When she was in the US we had a thing, but never wanted to make anything more of it because we both knew she'd be leaving in the next years. We've only grown closer since shes been gone.

What should I do? I have no issues moving on with rejections and little rounds of infatuation, but this is something that has been gripping me for quite a while.
I think it's worth a shot to stop in and visit her and just see what happens. Seeing each other in person again will help you gauge if the vibes feel right. If it doesn't feel right go ahead and enjoy your trip to Europe, who knows maybe Misses right will be at a small cafè in Venice :P
 

kristoffer

Banned
Oct 23, 2017
2,048
I was looking through some messages today to see what worked for me and what didn't and actually the most successful message I've ever sent was:

"hey I am so drunk right now but I want you to know that your profile makes you look like you are the shit and i think we should get Thai food in ___ somewhere because I am pretty sure you'd like me and if I am wrong then I will pay for your meal so bam"

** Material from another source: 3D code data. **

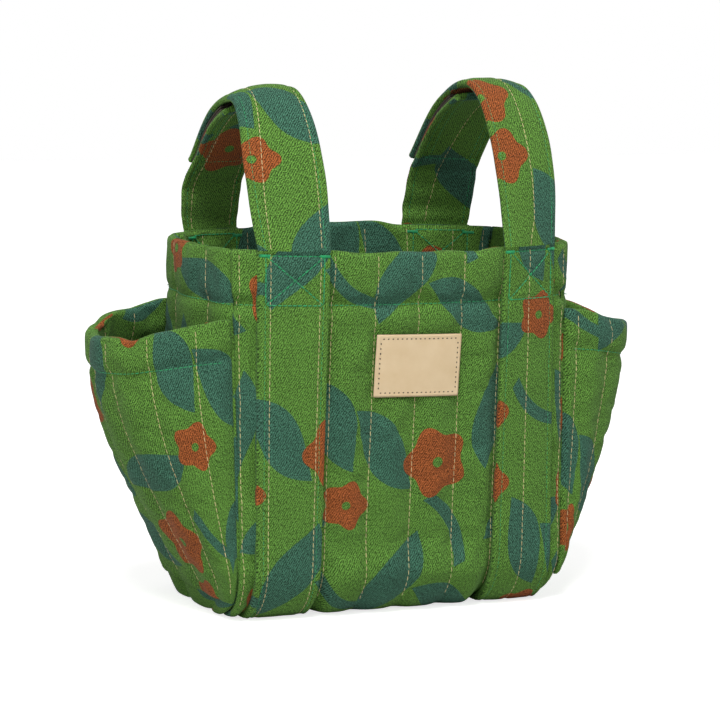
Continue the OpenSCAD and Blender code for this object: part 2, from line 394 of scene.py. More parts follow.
@dataclass(frozen=True)
class PrintedTwill:
    """Printed cotton twill: a matte cloth with steep diagonal ribs and a little fuzz.

    The ribs and yarns are drawn about twice as coarse as real ones, so that they show.

    Attributes:
        name: Material name.
        pattern: The print.
        rib: Pitch of the twill ribs across the cloth in millimetres.
        lean: Sideways lean of a rib for each millimetre up the cloth.
        rib_tone: How much a rib's crown and valley differ from the mean tone.
        yarn_tone: How much the yarns along a rib vary in tone.
        fleck_tone: How much single yarn crossings vary in tone.
        cloud_tone: How much the dye varies over a few centimetres.
        tone_range: Darkest and lightest share of the printed colour.
        wander: How far a rib strays sideways, in millimetres.
    """

    name: str = "printed_cotton_twill"
    pattern: Print = field(default_factory=Print)
    rib: float = 1.28
    lean: float = 0.6
    rib_tone: float = 0.5
    yarn_tone: float = 2.6
    fleck_tone: float = 4.4
    cloud_tone: float = 0.35
    tone_range: tuple[float, float] = (0.2, 2.2)
    wander: float = 1.6

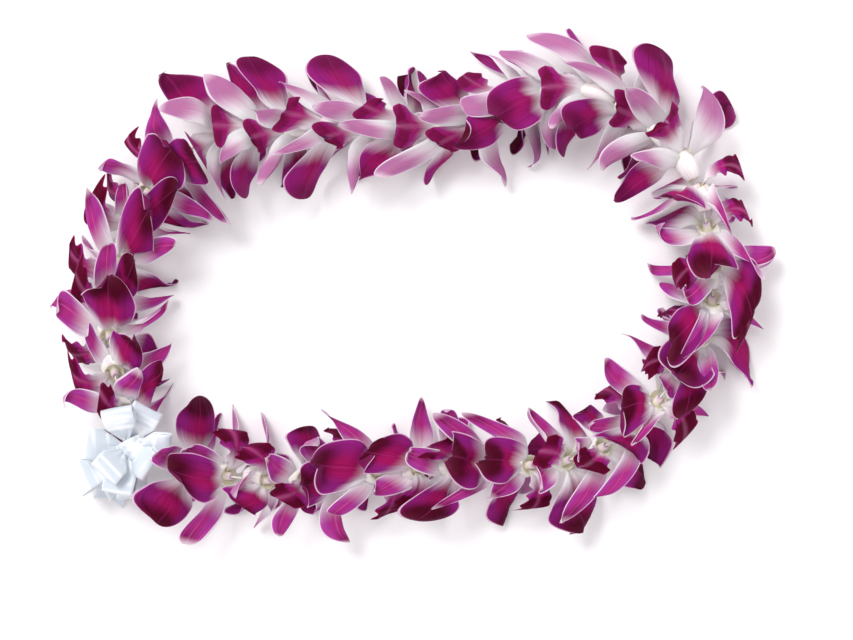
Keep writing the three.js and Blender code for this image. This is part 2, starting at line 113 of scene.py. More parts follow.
# what the finer blades have beyond the CAD model
ROW_SPACING = 1.6  # rows of a blade's points lie closer towards its tip
GROOVE_WIDTH = 0.16  # of the midrib's groove, in half widths of the blade
END_THINNING = 0.3  # how soon a blade gets thinner towards its root and tip
LOWEST = 0.02  # no point of a blade is lower than this
# soft folds: height, how fast they wave along and across, and how they follow the blade's own phase
FOLDS = ((1, 5.1, 3.2, 1), (1, -4.3, 5.7, 2.3), (0.7, 10, 1.6, 4.1), (0.5, 3, -9, 5.7))

# A bloom's blades. "at" is where they stand round the bloom, from its upper sepal on. "broadening" and
# "narrowing" shape the outline, and "waist" takes some of its width away halfway along. "root" is how far
# forward of the sheet they start, "rise" is how they stand there, "curl" is how they bend on from there
# and "tip" how their last part does. "twist" turns them about their middle line and "turn" does so more
# towards the tip, "sway" bends them sideways, and "cup", in radians, and "wave" are across them. A pair is
# a middle value and how far a draw strays from it; a draw for "cup", "turn" or "tip" is seldom far. "draw"
# is the number of a kind's first draw. The last line of each kind is finer than the CAD model: "frill" is
# how far the rims are ruffled, "frills" how often along the blade, "groove" how deep the midrib is sunk,
# and "crumple" how far the blade is folded at random.
SEPAL = SimpleNamespace(
    at=(0, 130, -130), length=48, half_width=9.2, broadening=0.6, narrowing=0.6, waist=0,
    root=-1.8, rise=(-8, 14), curl=(26, 90), tip=(20, 120), twist=(0, 40), turn=(0, 110), sway=(0, 11),
    cup=(0.5, 1.9), wave=2.2, ripple=5, stray=16, draw=10,
    rows=22, columns=11, thickness=0.8, frill=0.4, frills=9, groove=0.6, crumple=0.5,
)
PETAL = SimpleNamespace(
    at=(68, -68), length=47, half_width=18.5, broadening=1.1, narrowing=0.5, waist=0,
    root=0.6, rise=(6, 12), curl=(18, 65), tip=(-30, 90), twist=(0, 35), turn=(0, 60), sway=(0, 7),
    cup=(0.2, 1.3), wave=5.5, ripple=6, stray=16, draw=60,
    rows=24, columns=17, thickness=0.8, frill=1.1, frills=14, groove=0.8, crumple=1.4,
)
LIP = SimpleNamespace(
    at=(180,), length=34, half_width=14.5, broadening=0.9, narrowing=0.28, waist=0.3,
    root=0.8, rise=(36, 0), curl=(-55, 15), tip=(-40, 0), twist=(0, 15), turn=(0, 10), sway=(0, 0),
    cup=(0.7, 0.3), wave=3.0, ripple=9, stray=0, draw=110,
    rows=30, columns=25, thickness=0.7, frill=2.2, frills=30, groove=0.9, crumple=0.6,
)
KINDS = (SEPAL, PETAL, LIP)

# numbers of the draws for tones that aren't a blade's own
TUBE_TONE_DRAW = 400
BLOOM_TONE_DRAW = 500
LOOP_TONE_DRAW = 500
TAIL_TONE_DRAW = 520
BAND_TONE_DRAW = 540


# ---- the string's route

def route_table():
    """Arc length and place along the closed uniform cubic B-spline."""
    n = len(ROUTE)
    t = np.arange(ROUTE_SAMPLES + 1) / ROUTE_SAMPLES * n
    k = np.floor(t).astype(int)
    f = t - k
    weights = (
        (1 - f) ** 3 / 6,
        (3 * f ** 3 - 6 * f ** 2 + 4) / 6,
        (-3 * f ** 3 + 3 * f ** 2 + 3 * f + 1) / 6,
        f ** 3 / 6,
    )
    xy = sum(w[:, None] * ROUTE[(k + j - 1) % n] for j, w in enumerate(weights)) - ROUTE_CENTRE
    steps = np.hypot(*np.diff(xy, axis=0).T)
    return np.concatenate(([0], np.cumsum(steps))), xy


ROUTE_S, ROUTE_XY = route_table()
ROUTE_LENGTH = ROUTE_S[-1]


def on_route(s):
    """The points at arc length s."""
    at = np.mod(s, ROUTE_LENGTH)
    return np.stack([np.interp(at, ROUTE_S, ROUTE_XY[:, k]) for k in range(2)], -1)


def strand_to_world(s, x, height):
    """Points at arc length s, x outwards from the loop, at a height above the surface."""
    s, x, height = np.broadcast_arrays(np.asarray(s, float), x, height)
    way = on_route(s + DIRECTION_REACH) - on_route(s - DIRECTION_REACH)
    way /= np.linalg.norm(way, axis=-1, keepdims=True)
    # outwards is to the left of the clockwise route
    outwards = np.stack([-way[..., 1], way[..., 0]], -1)
    return np.concatenate([on_route(s) + x[..., None] * outwards, height[..., None]], -1)


# ---- a bloom's room

def noise(i, k):
    """A repeatable draw from 0 to 1, the same as in the CAD model."""
    v = math.sin(i * 12.9898 + k * 78.233) * 43758.5453
    return v - math.floor(v)


def spread(i, k, amount):
    return (2 * noise(i, k) - 1) * amount


def smooth_max(value, floor, softness):
    return floor + 0.5 * (value - floor + np.sqrt((value - floor) ** 2 + softness ** 2))


def smooth_step(value, low, high):
    t = np.clip((value - low) / (high - low), 0, 1)
    return t * t * (3 - 2 * t)


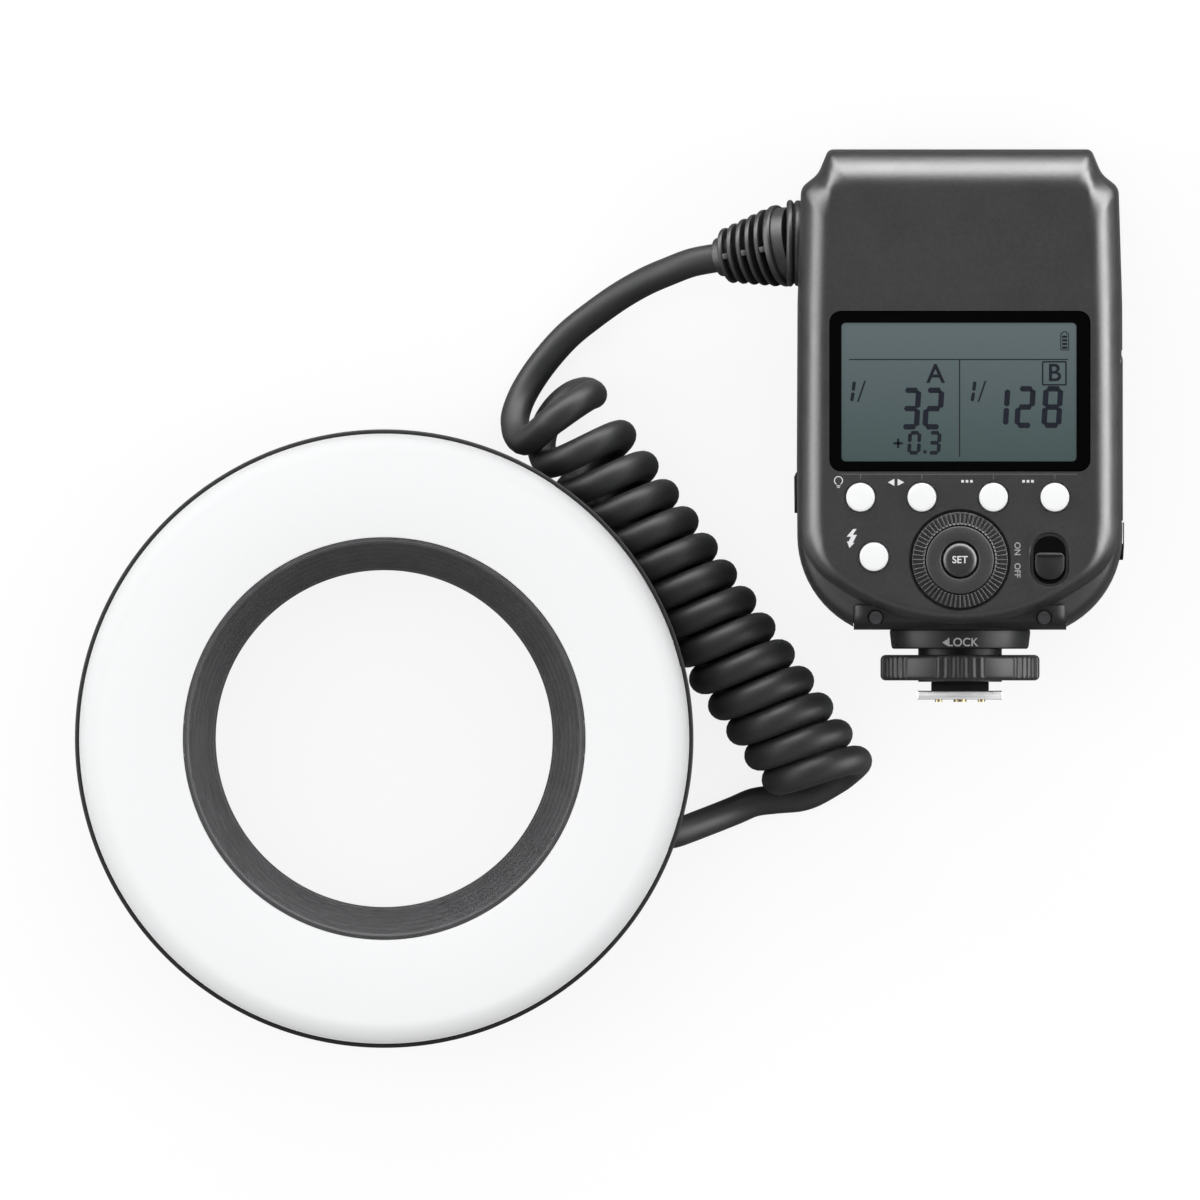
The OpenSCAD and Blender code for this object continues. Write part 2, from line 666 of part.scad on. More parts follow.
module battery_holder() color(soft_black) in_unit() difference() {
    union() {
        box(cell_x0 - 2.2, cell_x1 + 1.4, cell_y - holder_half, cell_y + holder_half,
            cell_z - holder_half, cell_z + holder_half);
        for (x = [cell_x0 + 2, cell_x1 - 10])
            box(x, x + holder_t, cell_y - 10, cell_y + 10, wall, cell_z - holder_half + 0.1);
    }
    box(cell_x0 - 1, half_w, cell_y - holder_half + holder_t, cell_y + holder_half - holder_t,
        cell_z - holder_half + holder_t, cell_z + holder_half - holder_t);
}

module battery_cells() color("#b9bec4") in_unit()
    for (j = [-1, 1], k = [-1, 1]) {
        along = (j * k > 0) ? 1 : -1;
        translate([cell_x0 + cell_l / 2, cell_y + j * (cell_r + cell_gap / 2), cell_z + k * (cell_r + cell_gap / 2)])
            rotate([0, along * 90, 0]) translate([0, 0, -cell_l / 2]) {
                cylinder(r = cell_r, h = cell_l - 1);
                translate([0, 0, cell_l - 1]) cylinder(r = 2.7, h = 1);
            }
    }

module battery_contacts() color(steel) in_unit() for (j = [-1, 1], k = [-1, 1])
    translate([cell_x0 - 1, cell_y + j * (cell_r + cell_gap / 2), cell_z + k * (cell_r + cell_gap / 2)])
        rotate([0, 90, 0]) cylinder(r = 5, h = 0.7);

door_in_x = half_w + door_proud - door_t;
strip_x = cell_x1 + gap;
module battery_door() color(black) in_unit() difference() {
    union() {
        box(door_in_x, half_w + door_proud, door_y0, pin_y, door_z0, door_z1);
        translate([pin_x, pin_y, door_z0]) cylinder(r = knuckle_r, h = door_d);
        box(strip_x + 0.5, door_in_x + 0.1, cell_y - 8, cell_y + 12, cell_z - 12, cell_z + 12);
    }
    translate([pin_x, pin_y, door_z0 - cut]) cylinder(r = door_pin_r + fit, h = door_d + 2 * cut);
}

module door_contacts() color(steel) in_unit()
    for (k = [-1, 1])
        box(strip_x, strip_x + 0.5, cell_y - 12.6, cell_y + 13.4, cell_z + k * cell_r - 5, cell_z + k * cell_r + 5);

module battery_door_pin() color(steel) in_unit()
    translate([pin_x, pin_y, door_z0 - 1.4]) cylinder(r = door_pin_r, h = door_d + 2.8);

module across_latch(x0, x1, y0, y1, half) box(x0, x1, y0, y1, unit_mid_z - half, unit_mid_z + half);

module battery_latch() color(soft_black) in_unit() {
    across_latch(latch_in_x, latch_in_x + latch_keeper_t, latch_stem_y - 1.1, latch_stem_y + latch_stem_h + 1.2,
        latch_keeper_half);
    across_latch(latch_in_x + latch_keeper_t / 2, half_w + 2 * gap, latch_stem_y, latch_stem_y + latch_stem_h,
        latch_stem);
    difference() {
        union() {
            across_latch(half_w + gap, latch_out_x, latch_y0, latch_y0 + latch_rest_h, latch_half);
            across_latch(half_w + door_proud + gap, latch_out_x, latch_y0, door_y0 - gap, latch_half);
        }
        for (k = [0:3])
            translate([latch_out_x - latch_groove[0], latch_y0 + 1.3 + k * latch_groove_pitch, unit_mid_z - latch_half + 1])
                cube([latch_groove[0] + cut, latch_groove[1], 2 * latch_half - 2]);
    }
}

module socket_cover() color("#2e2f31") in_unit() {
    box(-half_w - 0.8, -half_w - 0.1, flap_y0, flap_pin_y, flap_z0, flap_z1);
    translate([flap_pin_x, flap_pin_y, flap_z0]) cylinder(r = flap_knuckle_r, h = flap_z1 - flap_z0);
    translate([flap_pin_x, flap_pin_y, flap_z0 - 1]) cylinder(r = 0.5, h = flap_z1 - flap_z0 + 2);
}

module sync_socket() color("#6b6e72") in_unit()
    translate([-half_w + 0.8, (flap_y0 + flap_y1) / 2 - 0.4, (flap_z0 + flap_z1) / 2]) rotate([0, 90, 0])
        difference() {
            cylinder(r = 2.7, h = 9);
            translate([0, 0, -cut]) cylinder(r = 1.25, h = 8);
        }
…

don't overthink it, and if she ghosts you after one text don't be afraid to send another if you're really into that person
 

Gotdatmoney

Member
Oct 28, 2017
14,501
Again, read my other posts. That's fine for a short fling, but what are your plans for the long term? Do you have any? You can't be that far apart if you plan on staying together for the long term.

An hour distance is relative to where you live, what traffic looks like in your location, both parties ability to travel, how far work/school is for you among other things.

You can make an hour work long term until both parties are ready to close the gap. I just would ask people why you want to pursue that length of distance. If you live in the middle of no where then perhaps its simply a reality that you have to drive. Or maybe you live in a major city and traffic and public transit just makes longer commute a reality for everyone.

It really is dependent on the situation. An hour isn't that bad. That said, I wouldn't do it if there are options within a close range. 4 hours is bonkers though.